— Start —

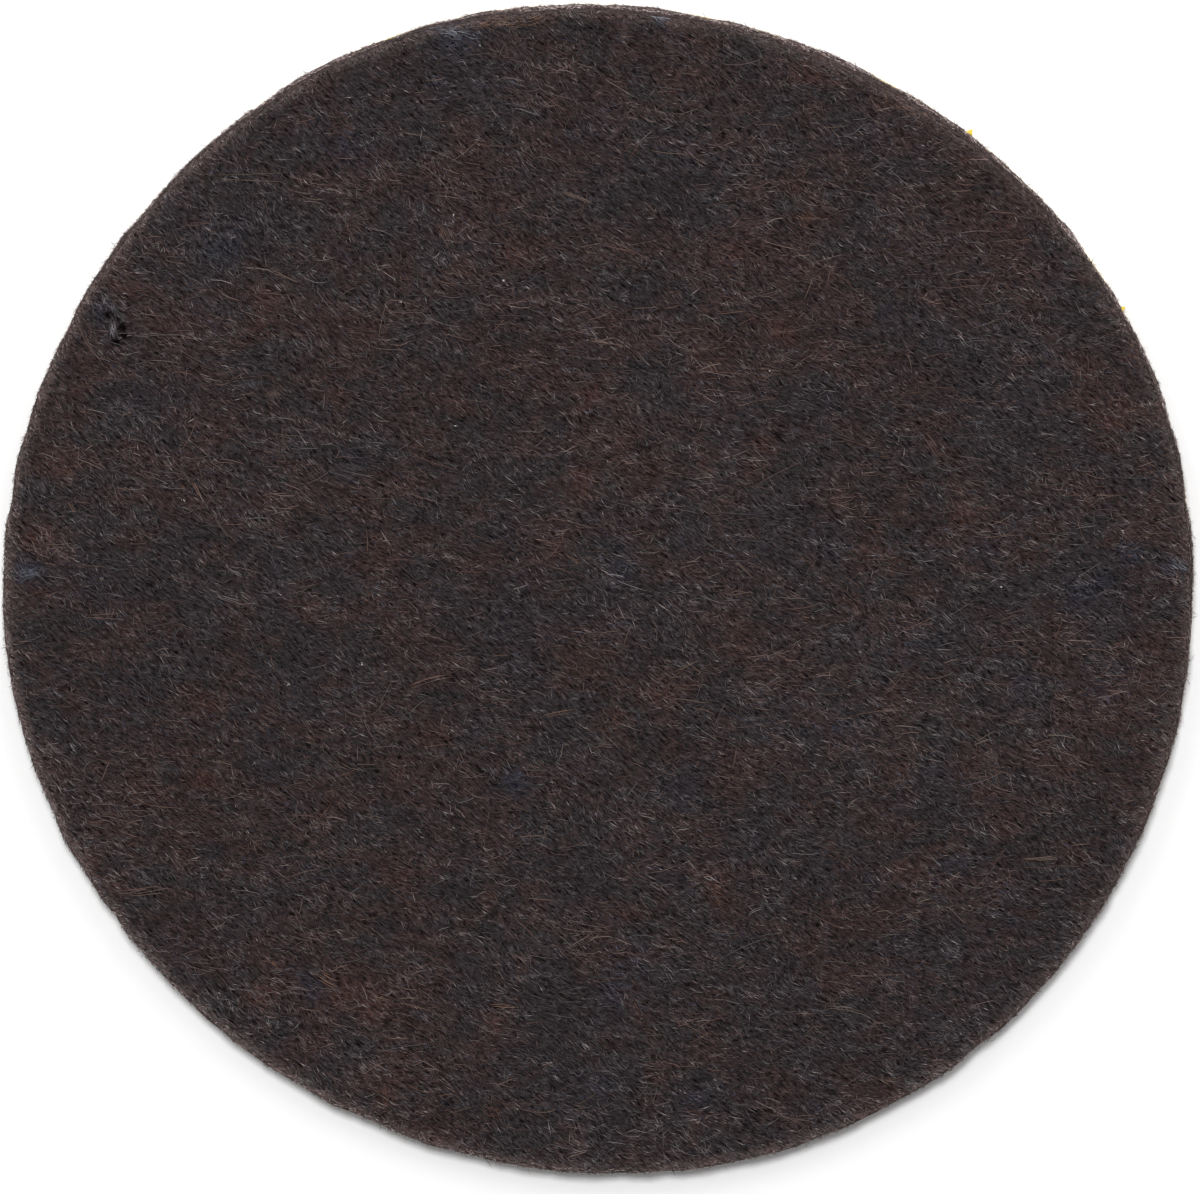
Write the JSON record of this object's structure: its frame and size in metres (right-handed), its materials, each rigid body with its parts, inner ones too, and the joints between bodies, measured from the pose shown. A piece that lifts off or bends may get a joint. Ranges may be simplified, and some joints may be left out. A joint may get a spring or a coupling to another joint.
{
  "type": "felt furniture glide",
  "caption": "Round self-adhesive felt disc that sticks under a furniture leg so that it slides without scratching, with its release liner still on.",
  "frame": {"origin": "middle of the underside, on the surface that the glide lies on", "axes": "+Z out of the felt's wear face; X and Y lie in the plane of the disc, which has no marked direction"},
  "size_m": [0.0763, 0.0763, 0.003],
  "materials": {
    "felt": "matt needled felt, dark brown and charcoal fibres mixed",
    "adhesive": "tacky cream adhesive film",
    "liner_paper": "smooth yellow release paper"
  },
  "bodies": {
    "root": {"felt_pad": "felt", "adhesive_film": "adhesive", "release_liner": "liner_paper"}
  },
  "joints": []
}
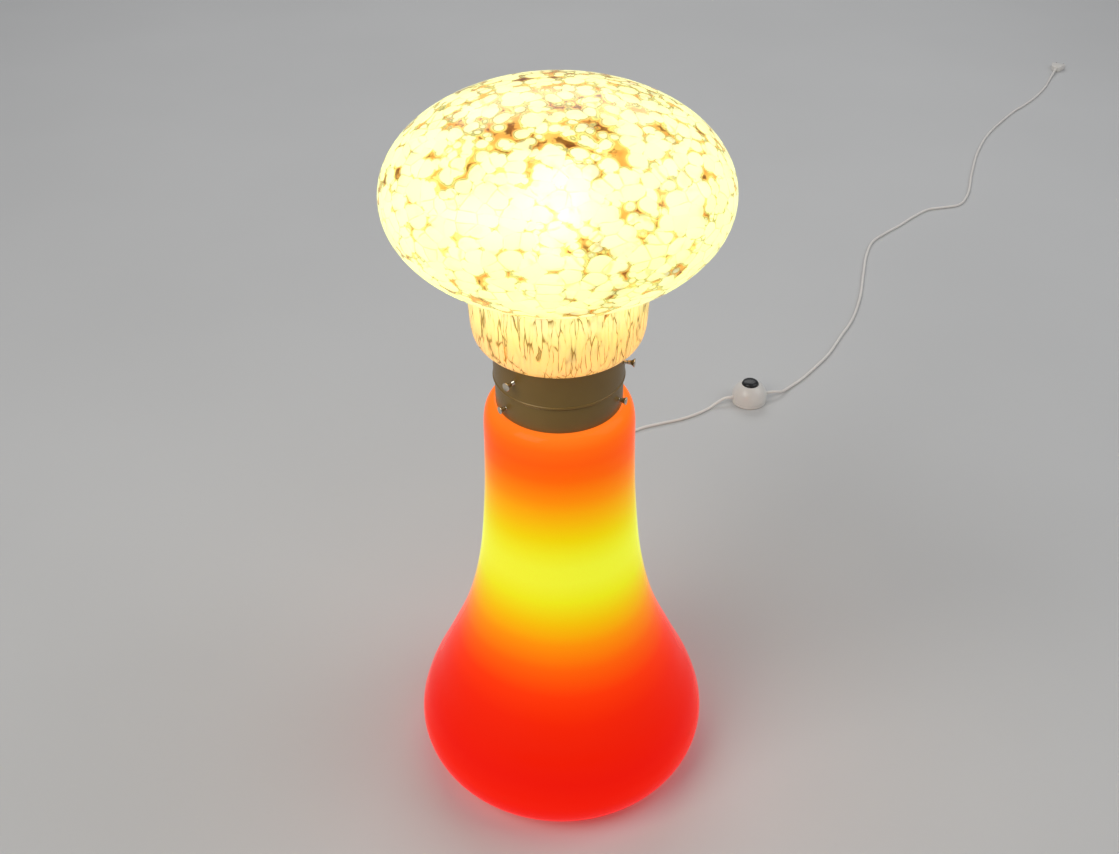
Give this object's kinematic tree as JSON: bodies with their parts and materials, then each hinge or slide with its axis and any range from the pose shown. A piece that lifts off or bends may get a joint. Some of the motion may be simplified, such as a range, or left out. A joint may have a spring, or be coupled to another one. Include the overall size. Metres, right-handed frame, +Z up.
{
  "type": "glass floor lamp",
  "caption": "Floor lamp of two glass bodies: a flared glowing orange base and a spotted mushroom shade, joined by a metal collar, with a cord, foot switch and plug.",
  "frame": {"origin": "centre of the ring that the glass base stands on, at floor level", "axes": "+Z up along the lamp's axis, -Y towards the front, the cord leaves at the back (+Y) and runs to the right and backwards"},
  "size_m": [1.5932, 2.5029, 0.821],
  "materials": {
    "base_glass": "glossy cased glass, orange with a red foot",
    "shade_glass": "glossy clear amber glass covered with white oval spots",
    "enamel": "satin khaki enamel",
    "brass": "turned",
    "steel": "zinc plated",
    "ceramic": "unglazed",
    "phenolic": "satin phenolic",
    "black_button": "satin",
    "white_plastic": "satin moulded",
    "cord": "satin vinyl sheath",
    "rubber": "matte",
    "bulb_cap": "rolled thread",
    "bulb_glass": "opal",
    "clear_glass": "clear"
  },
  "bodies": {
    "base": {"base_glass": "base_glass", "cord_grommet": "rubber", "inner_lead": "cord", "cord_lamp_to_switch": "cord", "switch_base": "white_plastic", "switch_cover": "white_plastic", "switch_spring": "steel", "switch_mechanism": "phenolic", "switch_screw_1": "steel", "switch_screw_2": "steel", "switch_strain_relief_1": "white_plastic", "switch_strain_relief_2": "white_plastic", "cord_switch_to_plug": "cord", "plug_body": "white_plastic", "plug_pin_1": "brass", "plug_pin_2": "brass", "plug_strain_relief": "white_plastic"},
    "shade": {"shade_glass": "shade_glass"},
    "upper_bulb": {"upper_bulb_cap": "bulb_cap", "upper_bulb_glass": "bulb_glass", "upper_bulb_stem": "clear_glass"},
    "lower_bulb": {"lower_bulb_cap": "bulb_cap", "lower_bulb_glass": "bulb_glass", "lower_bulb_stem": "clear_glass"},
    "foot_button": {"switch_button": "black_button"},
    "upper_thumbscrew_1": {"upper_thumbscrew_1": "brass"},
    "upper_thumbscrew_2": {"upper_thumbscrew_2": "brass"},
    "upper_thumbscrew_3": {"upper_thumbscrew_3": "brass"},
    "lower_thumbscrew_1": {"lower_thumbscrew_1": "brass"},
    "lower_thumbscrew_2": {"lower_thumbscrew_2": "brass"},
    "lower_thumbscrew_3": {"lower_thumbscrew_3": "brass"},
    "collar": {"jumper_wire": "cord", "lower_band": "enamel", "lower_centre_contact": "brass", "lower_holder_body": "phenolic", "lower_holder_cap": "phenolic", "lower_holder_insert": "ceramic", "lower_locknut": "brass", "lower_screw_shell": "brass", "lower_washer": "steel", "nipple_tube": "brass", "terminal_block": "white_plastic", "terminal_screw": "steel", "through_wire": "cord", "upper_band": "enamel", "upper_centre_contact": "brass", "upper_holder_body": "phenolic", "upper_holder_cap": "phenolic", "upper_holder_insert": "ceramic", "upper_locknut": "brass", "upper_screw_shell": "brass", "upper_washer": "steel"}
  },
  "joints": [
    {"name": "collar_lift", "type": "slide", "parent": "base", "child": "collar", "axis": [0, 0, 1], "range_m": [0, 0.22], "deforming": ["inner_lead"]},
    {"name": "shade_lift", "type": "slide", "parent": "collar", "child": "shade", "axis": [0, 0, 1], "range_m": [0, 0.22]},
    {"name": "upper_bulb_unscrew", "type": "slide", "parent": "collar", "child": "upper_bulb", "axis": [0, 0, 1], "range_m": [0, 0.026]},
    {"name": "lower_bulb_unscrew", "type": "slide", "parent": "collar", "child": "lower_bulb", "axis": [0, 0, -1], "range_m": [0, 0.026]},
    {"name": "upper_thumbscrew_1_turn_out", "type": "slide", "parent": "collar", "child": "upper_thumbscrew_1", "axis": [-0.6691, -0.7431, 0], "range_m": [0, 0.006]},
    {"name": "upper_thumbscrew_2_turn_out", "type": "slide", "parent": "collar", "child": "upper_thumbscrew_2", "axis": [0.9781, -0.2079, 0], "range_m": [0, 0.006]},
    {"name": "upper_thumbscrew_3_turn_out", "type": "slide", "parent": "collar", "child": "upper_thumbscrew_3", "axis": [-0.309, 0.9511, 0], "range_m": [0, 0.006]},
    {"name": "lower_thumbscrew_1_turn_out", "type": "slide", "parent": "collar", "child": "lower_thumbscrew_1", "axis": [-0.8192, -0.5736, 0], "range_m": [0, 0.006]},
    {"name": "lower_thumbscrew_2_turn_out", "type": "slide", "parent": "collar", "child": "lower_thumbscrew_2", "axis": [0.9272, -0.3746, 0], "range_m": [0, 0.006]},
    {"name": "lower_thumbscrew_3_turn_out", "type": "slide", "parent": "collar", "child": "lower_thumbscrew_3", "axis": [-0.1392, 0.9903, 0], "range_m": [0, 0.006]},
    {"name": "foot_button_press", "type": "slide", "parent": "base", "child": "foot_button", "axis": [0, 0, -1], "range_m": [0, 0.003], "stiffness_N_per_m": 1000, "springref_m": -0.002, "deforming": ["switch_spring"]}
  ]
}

— End —

*Short exercise*: Extract, word for word, each line of the listing above.

*Solution*:
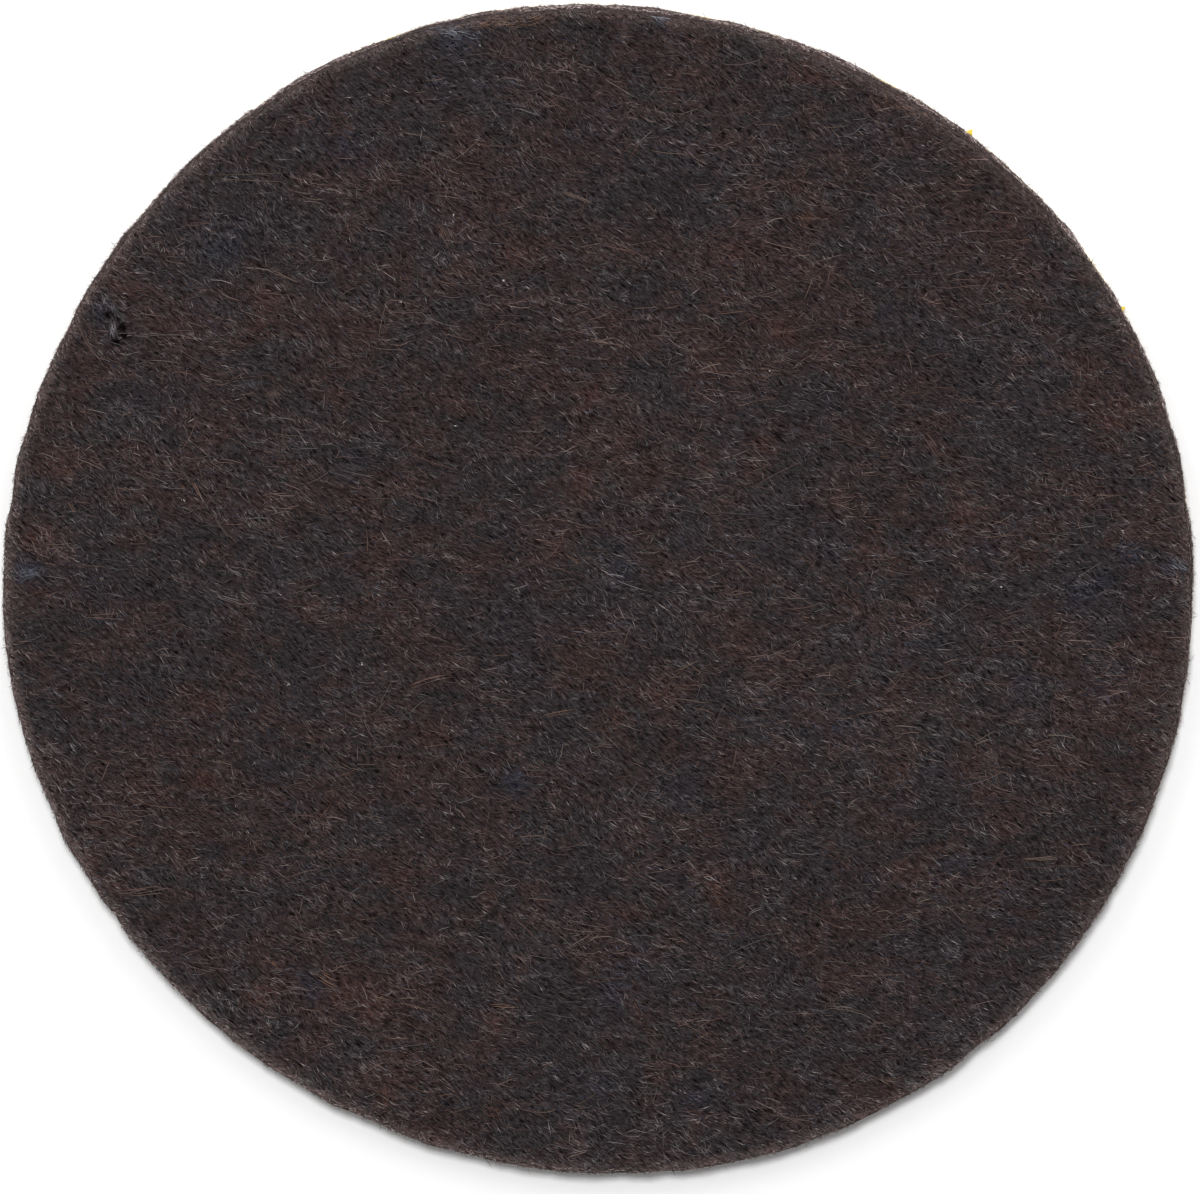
Write the JSON record of this object's structure: its frame and size in metres (right-handed), its materials, each rigid body with its parts, inner ones too, and the joints between bodies, measured from the pose shown. A piece that lifts off or bends may get a joint. Ranges may be simplified, and some joints may be left out. A joint may get a spring or a coupling to another joint.
{
  "type": "felt furniture glide",
  "caption": "Round self-adhesive felt disc that sticks under a furniture leg so that it slides without scratching, with its release liner still on.",
  "frame": {"origin": "middle of the underside, on the surface that the glide lies on", "axes": "+Z out of the felt's wear face; X and Y lie in the plane of the disc, which has no marked direction"},
  "size_m": [0.0763, 0.0763, 0.003],
  "materials": {
    "felt": "matt needled felt, dark brown and charcoal fibres mixed",
    "adhesive": "tacky cream adhesive film",
    "liner_paper": "smooth yellow release paper"
  },
  "bodies": {
    "root": {"felt_pad": "felt", "adhesive_film": "adhesive", "release_liner": "liner_paper"}
  },
  "joints": []
}
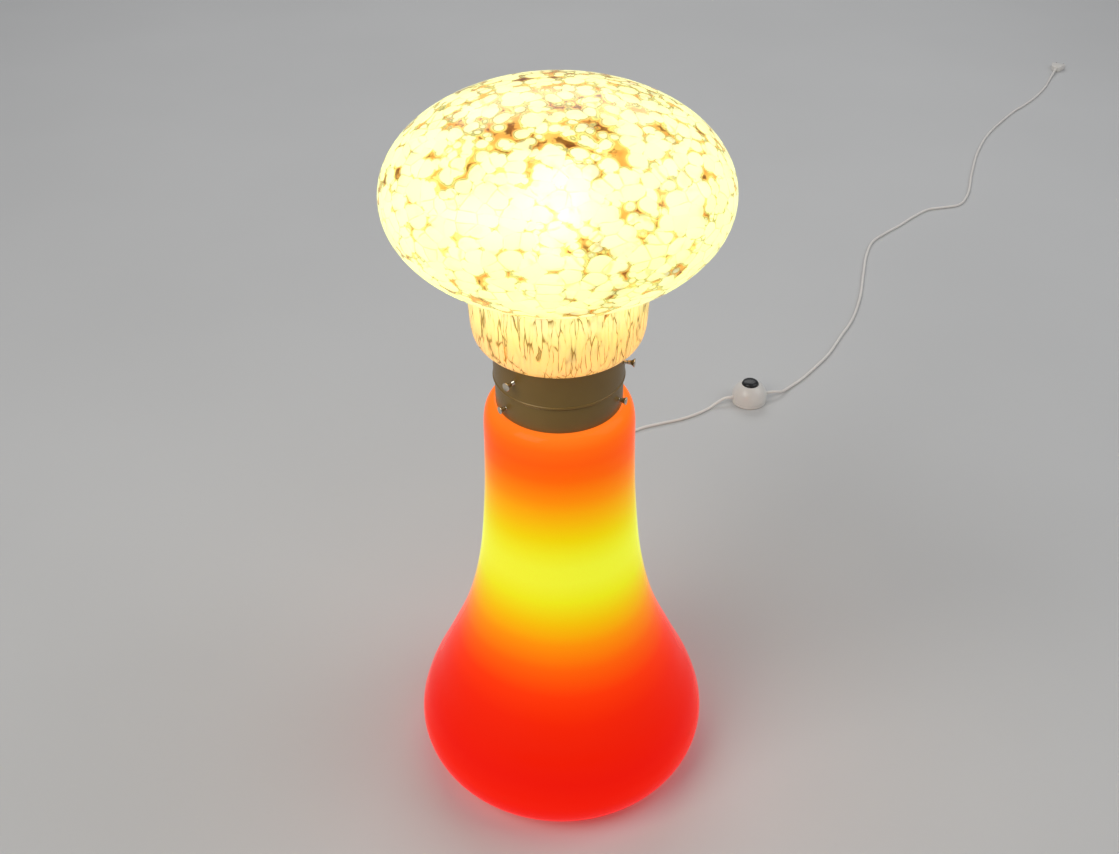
Give this object's kinematic tree as JSON: bodies with their parts and materials, then each hinge or slide with its axis and any range from the pose shown. A piece that lifts off or bends may get a joint. Some of the motion may be simplified, such as a range, or left out. A joint may have a spring, or be coupled to another one. Include the overall size. Metres, right-handed frame, +Z up.
{
  "type": "glass floor lamp",
  "caption": "Floor lamp of two glass bodies: a flared glowing orange base and a spotted mushroom shade, joined by a metal collar, with a cord, foot switch and plug.",
  "frame": {"origin": "centre of the ring that the glass base stands on, at floor level", "axes": "+Z up along the lamp's axis, -Y towards the front, the cord leaves at the back (+Y) and runs to the right and backwards"},
  "size_m": [1.5932, 2.5029, 0.821],
  "materials": {
    "base_glass": "glossy cased glass, orange with a red foot",
    "shade_glass": "glossy clear amber glass covered with white oval spots",
    "enamel": "satin khaki enamel",
    "brass": "turned",
    "steel": "zinc plated",
    "ceramic": "unglazed",
    "phenolic": "satin phenolic",
    "black_button": "satin",
    "white_plastic": "satin moulded",
    "cord": "satin vinyl sheath",
    "rubber": "matte",
    "bulb_cap": "rolled thread",
    "bulb_glass": "opal",
    "clear_glass": "clear"
  },
  "bodies": {
    "base": {"base_glass": "base_glass", "cord_grommet": "rubber", "inner_lead": "cord", "cord_lamp_to_switch": "cord", "switch_base": "white_plastic", "switch_cover": "white_plastic", "switch_spring": "steel", "switch_mechanism": "phenolic", "switch_screw_1": "steel", "switch_screw_2": "steel", "switch_strain_relief_1": "white_plastic", "switch_strain_relief_2": "white_plastic", "cord_switch_to_plug": "cord", "plug_body": "white_plastic", "plug_pin_1": "brass", "plug_pin_2": "brass", "plug_strain_relief": "white_plastic"},
    "shade": {"shade_glass": "shade_glass"},
    "upper_bulb": {"upper_bulb_cap": "bulb_cap", "upper_bulb_glass": "bulb_glass", "upper_bulb_stem": "clear_glass"},
    "lower_bulb": {"lower_bulb_cap": "bulb_cap", "lower_bulb_glass": "bulb_glass", "lower_bulb_stem": "clear_glass"},
    "foot_button": {"switch_button": "black_button"},
    "upper_thumbscrew_1": {"upper_thumbscrew_1": "brass"},
    "upper_thumbscrew_2": {"upper_thumbscrew_2": "brass"},
    "upper_thumbscrew_3": {"upper_thumbscrew_3": "brass"},
    "lower_thumbscrew_1": {"lower_thumbscrew_1": "brass"},
    "lower_thumbscrew_2": {"lower_thumbscrew_2": "brass"},
    "lower_thumbscrew_3": {"lower_thumbscrew_3": "brass"},
    "collar": {"jumper_wire": "cord", "lower_band": "enamel", "lower_centre_contact": "brass", "lower_holder_body": "phenolic", "lower_holder_cap": "phenolic", "lower_holder_insert": "ceramic", "lower_locknut": "brass", "lower_screw_shell": "brass", "lower_washer": "steel", "nipple_tube": "brass", "terminal_block": "white_plastic", "terminal_screw": "steel", "through_wire": "cord", "upper_band": "enamel", "upper_centre_contact": "brass", "upper_holder_body": "phenolic", "upper_holder_cap": "phenolic", "upper_holder_insert": "ceramic", "upper_locknut": "brass", "upper_screw_shell": "brass", "upper_washer": "steel"}
  },
  "joints": [
    {"name": "collar_lift", "type": "slide", "parent": "base", "child": "collar", "axis": [0, 0, 1], "range_m": [0, 0.22], "deforming": ["inner_lead"]},
    {"name": "shade_lift", "type": "slide", "parent": "collar", "child": "shade", "axis": [0, 0, 1], "range_m": [0, 0.22]},
    {"name": "upper_bulb_unscrew", "type": "slide", "parent": "collar", "child": "upper_bulb", "axis": [0, 0, 1], "range_m": [0, 0.026]},
    {"name": "lower_bulb_unscrew", "type": "slide", "parent": "collar", "child": "lower_bulb", "axis": [0, 0, -1], "range_m": [0, 0.026]},
    {"name": "upper_thumbscrew_1_turn_out", "type": "slide", "parent": "collar", "child": "upper_thumbscrew_1", "axis": [-0.6691, -0.7431, 0], "range_m": [0, 0.006]},
    {"name": "upper_thumbscrew_2_turn_out", "type": "slide", "parent": "collar", "child": "upper_thumbscrew_2", "axis": [0.9781, -0.2079, 0], "range_m": [0, 0.006]},
    {"name": "upper_thumbscrew_3_turn_out", "type": "slide", "parent": "collar", "child": "upper_thumbscrew_3", "axis": [-0.309, 0.9511, 0], "range_m": [0, 0.006]},
    {"name": "lower_thumbscrew_1_turn_out", "type": "slide", "parent": "collar", "child": "lower_thumbscrew_1", "axis": [-0.8192, -0.5736, 0], "range_m": [0, 0.006]},
    {"name": "lower_thumbscrew_2_turn_out", "type": "slide", "parent": "collar", "child": "lower_thumbscrew_2", "axis": [0.9272, -0.3746, 0], "range_m": [0, 0.006]},
    {"name": "lower_thumbscrew_3_turn_out", "type": "slide", "parent": "collar", "child": "lower_thumbscrew_3", "axis": [-0.1392, 0.9903, 0], "range_m": [0, 0.006]},
    {"name": "foot_button_press", "type": "slide", "parent": "base", "child": "foot_button", "axis": [0, 0, -1], "range_m": [0, 0.003], "stiffness_N_per_m": 1000, "springref_m": -0.002, "deforming": ["switch_spring"]}
  ]
}